# GIVEN DATA
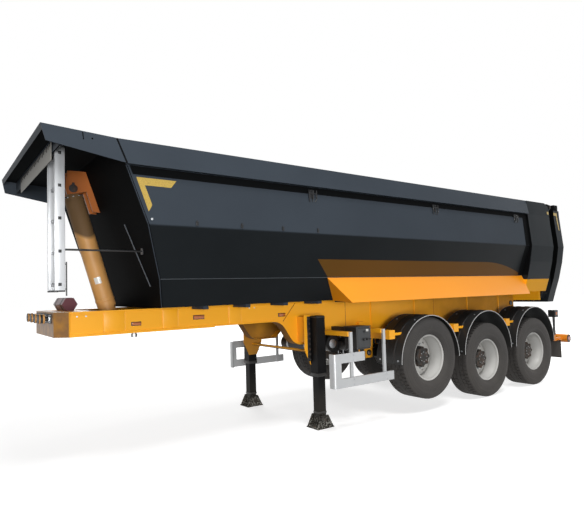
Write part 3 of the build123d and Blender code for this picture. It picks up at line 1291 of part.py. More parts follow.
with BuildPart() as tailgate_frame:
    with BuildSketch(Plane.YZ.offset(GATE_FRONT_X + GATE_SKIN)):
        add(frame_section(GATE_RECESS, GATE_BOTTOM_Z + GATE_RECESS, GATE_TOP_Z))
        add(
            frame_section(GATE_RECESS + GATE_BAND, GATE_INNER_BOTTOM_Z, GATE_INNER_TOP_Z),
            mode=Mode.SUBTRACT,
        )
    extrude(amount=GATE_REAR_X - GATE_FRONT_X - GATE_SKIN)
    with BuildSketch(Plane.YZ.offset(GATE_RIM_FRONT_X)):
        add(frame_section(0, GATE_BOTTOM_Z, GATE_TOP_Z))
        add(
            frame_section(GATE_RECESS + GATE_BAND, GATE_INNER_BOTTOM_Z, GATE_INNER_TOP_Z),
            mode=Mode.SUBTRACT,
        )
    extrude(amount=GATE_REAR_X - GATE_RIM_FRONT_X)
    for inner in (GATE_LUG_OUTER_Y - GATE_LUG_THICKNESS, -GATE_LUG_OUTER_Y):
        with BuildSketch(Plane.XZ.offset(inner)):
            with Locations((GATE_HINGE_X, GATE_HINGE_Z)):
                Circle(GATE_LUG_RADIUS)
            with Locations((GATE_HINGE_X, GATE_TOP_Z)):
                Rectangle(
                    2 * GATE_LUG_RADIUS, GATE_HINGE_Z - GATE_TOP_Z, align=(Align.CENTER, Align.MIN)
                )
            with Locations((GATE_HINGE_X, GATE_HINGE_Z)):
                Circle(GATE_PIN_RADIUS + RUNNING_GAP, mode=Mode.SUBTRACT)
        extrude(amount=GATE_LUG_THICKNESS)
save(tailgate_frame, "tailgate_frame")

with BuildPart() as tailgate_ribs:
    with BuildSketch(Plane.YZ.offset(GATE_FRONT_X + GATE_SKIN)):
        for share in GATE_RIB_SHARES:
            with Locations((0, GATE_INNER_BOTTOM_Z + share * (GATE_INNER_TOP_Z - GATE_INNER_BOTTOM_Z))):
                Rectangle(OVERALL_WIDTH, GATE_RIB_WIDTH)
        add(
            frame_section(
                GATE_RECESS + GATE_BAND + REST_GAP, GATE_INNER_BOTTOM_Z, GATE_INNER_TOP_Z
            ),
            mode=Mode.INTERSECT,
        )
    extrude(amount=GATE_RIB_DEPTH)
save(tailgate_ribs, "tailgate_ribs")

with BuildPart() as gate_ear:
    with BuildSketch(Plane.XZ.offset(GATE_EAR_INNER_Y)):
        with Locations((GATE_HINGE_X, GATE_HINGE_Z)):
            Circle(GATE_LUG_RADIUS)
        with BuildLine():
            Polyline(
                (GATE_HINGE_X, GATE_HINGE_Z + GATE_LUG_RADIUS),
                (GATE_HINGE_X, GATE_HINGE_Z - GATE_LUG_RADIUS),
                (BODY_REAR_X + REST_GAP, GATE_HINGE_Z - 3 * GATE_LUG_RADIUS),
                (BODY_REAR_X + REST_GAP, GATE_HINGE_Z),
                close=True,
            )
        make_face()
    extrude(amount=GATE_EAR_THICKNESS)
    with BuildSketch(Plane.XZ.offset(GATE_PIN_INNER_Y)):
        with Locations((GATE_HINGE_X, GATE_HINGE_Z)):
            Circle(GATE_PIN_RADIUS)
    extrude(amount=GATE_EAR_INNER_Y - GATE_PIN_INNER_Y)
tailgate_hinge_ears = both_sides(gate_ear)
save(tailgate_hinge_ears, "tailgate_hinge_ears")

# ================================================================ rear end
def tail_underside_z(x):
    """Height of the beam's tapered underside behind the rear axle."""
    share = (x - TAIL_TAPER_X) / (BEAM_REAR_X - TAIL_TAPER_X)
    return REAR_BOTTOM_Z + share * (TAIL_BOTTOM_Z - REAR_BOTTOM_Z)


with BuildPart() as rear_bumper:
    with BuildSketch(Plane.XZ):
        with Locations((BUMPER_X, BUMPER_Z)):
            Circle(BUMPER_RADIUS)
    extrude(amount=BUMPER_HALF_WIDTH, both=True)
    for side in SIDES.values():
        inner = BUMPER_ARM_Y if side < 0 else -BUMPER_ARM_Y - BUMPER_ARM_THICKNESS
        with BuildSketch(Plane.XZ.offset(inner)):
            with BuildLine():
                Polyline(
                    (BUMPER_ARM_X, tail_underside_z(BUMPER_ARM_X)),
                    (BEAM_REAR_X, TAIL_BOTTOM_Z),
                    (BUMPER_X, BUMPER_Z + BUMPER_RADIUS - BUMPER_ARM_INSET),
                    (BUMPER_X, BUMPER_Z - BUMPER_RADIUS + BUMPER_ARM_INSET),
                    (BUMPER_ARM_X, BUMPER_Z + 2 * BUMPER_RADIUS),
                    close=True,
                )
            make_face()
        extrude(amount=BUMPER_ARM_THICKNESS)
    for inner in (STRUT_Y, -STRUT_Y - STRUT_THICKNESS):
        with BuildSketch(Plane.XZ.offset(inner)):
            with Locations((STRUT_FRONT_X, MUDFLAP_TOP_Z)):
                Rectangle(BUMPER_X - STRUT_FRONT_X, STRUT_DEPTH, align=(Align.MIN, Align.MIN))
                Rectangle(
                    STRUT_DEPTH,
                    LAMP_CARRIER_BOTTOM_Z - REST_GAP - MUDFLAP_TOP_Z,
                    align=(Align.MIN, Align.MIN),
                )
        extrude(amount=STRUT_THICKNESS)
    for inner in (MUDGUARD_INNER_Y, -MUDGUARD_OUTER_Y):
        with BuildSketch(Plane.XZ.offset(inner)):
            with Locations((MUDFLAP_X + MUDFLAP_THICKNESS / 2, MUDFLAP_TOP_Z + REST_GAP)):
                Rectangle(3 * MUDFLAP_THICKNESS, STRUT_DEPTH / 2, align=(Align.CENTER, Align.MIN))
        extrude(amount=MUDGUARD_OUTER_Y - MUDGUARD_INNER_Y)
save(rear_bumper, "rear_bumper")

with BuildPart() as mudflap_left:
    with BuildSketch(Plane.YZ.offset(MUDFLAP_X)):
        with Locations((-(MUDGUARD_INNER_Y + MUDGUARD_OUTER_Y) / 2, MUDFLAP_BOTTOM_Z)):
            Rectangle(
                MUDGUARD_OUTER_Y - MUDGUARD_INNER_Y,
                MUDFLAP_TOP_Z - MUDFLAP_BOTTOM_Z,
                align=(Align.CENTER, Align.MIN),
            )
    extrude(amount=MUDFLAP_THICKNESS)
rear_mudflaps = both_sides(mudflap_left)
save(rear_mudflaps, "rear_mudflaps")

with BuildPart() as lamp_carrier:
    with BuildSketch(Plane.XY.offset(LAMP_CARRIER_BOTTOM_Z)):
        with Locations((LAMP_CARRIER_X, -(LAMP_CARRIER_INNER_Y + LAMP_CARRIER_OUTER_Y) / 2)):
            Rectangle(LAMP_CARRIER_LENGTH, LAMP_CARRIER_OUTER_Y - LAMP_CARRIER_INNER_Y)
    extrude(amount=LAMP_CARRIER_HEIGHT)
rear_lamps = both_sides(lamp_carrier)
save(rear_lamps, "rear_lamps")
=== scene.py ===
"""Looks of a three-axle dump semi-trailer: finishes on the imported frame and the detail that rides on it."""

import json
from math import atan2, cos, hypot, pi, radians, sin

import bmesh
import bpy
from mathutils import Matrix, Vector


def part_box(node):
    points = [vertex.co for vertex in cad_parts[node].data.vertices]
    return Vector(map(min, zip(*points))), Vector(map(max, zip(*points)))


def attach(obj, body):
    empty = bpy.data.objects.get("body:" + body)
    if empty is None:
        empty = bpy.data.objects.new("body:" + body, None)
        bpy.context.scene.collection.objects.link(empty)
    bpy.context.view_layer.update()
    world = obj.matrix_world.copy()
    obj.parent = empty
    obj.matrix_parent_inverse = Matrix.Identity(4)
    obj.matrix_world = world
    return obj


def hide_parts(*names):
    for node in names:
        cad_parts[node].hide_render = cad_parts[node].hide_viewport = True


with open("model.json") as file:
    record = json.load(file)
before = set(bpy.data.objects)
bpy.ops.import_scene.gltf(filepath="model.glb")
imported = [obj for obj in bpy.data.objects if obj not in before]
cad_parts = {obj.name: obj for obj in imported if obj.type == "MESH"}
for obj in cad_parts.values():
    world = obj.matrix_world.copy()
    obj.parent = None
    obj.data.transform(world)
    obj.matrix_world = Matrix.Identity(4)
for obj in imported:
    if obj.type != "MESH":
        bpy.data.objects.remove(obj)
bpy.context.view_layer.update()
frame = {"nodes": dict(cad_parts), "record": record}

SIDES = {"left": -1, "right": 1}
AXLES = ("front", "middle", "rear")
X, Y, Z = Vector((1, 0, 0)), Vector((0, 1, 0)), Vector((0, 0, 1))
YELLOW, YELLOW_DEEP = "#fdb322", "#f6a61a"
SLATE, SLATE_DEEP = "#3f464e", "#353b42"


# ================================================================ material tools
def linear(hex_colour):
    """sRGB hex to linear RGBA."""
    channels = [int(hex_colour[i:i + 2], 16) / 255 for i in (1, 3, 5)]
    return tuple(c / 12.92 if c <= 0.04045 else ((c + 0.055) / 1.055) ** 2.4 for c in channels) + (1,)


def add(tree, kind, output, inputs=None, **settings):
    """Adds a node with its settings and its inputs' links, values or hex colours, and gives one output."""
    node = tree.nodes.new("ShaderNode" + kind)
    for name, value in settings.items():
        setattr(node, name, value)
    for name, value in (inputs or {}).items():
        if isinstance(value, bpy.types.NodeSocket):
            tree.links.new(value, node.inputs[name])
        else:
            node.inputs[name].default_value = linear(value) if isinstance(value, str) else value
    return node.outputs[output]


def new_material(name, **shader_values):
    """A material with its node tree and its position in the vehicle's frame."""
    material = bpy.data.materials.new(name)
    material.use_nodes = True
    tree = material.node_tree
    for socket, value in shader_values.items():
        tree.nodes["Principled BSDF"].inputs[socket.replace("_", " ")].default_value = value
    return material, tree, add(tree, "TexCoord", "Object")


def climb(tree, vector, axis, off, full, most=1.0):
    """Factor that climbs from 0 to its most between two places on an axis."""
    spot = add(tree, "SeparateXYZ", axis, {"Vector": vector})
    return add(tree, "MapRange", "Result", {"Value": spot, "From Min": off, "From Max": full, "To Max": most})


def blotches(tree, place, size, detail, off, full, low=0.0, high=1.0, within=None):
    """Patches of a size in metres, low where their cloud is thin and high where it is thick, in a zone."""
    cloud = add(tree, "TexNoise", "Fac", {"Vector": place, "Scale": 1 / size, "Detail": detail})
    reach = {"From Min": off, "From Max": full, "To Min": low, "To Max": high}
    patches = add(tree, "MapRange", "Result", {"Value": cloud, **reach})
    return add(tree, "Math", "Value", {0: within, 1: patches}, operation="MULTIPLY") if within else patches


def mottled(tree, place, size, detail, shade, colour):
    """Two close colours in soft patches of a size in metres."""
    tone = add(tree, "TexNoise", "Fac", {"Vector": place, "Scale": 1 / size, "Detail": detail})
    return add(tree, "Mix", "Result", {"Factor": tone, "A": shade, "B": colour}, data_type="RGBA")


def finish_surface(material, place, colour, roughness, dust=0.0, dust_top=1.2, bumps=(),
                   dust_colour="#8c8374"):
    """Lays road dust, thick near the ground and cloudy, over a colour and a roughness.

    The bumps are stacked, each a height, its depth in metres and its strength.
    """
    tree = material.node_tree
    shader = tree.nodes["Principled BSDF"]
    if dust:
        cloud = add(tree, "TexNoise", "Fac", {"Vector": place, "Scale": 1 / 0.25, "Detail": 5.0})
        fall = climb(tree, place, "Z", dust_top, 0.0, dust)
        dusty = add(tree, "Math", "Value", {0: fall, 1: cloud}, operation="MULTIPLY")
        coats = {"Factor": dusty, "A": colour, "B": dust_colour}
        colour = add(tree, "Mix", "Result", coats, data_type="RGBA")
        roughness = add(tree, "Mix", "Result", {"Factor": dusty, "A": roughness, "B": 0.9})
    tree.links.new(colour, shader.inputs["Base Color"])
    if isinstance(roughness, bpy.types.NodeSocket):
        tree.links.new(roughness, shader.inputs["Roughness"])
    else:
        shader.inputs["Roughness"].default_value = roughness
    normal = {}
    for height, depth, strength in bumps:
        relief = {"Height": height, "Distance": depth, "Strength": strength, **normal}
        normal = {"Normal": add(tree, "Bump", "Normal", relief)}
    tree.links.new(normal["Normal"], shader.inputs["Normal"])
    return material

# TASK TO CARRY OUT
Exact duplication is required for the lines above, from the line that contains "extrude(amount=LAMP_CARRIER_HEIGHT)" to the line that contains "imported = [obj", inclusive; omit all others.

# EXERCISE OUTPUT
    extrude(amount=LAMP_CARRIER_HEIGHT)
rear_lamps = both_sides(lamp_carrier)
save(rear_lamps, "rear_lamps")
=== scene.py ===
"""Looks of a three-axle dump semi-trailer: finishes on the imported frame and the detail that rides on it."""

import json
from math import atan2, cos, hypot, pi, radians, sin

import bmesh
import bpy
from mathutils import Matrix, Vector


def part_box(node):
    points = [vertex.co for vertex in cad_parts[node].data.vertices]
    return Vector(map(min, zip(*points))), Vector(map(max, zip(*points)))


def attach(obj, body):
    empty = bpy.data.objects.get("body:" + body)
    if empty is None:
        empty = bpy.data.objects.new("body:" + body, None)
        bpy.context.scene.collection.objects.link(empty)
    bpy.context.view_layer.update()
    world = obj.matrix_world.copy()
    obj.parent = empty
    obj.matrix_parent_inverse = Matrix.Identity(4)
    obj.matrix_world = world
    return obj


def hide_parts(*names):
    for node in names:
        cad_parts[node].hide_render = cad_parts[node].hide_viewport = True


with open("model.json") as file:
    record = json.load(file)
before = set(bpy.data.objects)
bpy.ops.import_scene.gltf(filepath="model.glb")
imported = [obj for obj in bpy.data.objects if obj not in before]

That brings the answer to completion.